O sonho do menino reflete as
ideias da equipe pedagógica. A coordenadora Claudielle Pavão, defende a
educação através do afeto. E não no sentido apenas de carinho — broncas, num
time, são mais do que normais, basta lembrar do multicapenão Bernardinho. Aqui,
ela fala do afeto no sentido de ser afetado, marcado, pela escola. Algo que os
alunos levarão para fora das salas de aula e das quadras.

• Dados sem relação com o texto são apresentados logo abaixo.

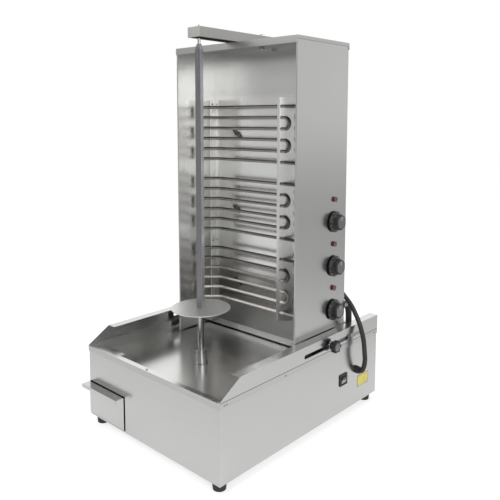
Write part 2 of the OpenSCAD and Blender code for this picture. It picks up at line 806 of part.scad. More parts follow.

— A gente vê que os meninos se
relacionam de uma forma diferente com a escola. Eles passam a cuidar melhor dos
materiais, têm mais disciplina — conta Claudiele.
— Começamos a jogar fora dos jogos
da prefeitura no ano passado. Somos três no projeto. Eu, o Victor Ventura e o
Cláudio Gama. Tudo o que fazemos é porque temos o apoio da direção. O objetivo
não é ser campeão. A ideia é que outra escola leve eles a outros lugares. Tem
alunos também que foram chamados para clubes, mas há o problema de passagem.
Porque o RioCard só é de graça para ir à escola. Mais alunos nossos poderiam
jogar em grandes clubes, mas não conseguem pagar o transporte. O funil para
eles jogarem profissionalmente é grande. O Rio tem poucos times. Mas penso
mesmo é na formação, no que vamos deixar para os jovens, em termos de
compromisso, de disciplina e de portas abertas — diz Marcelo.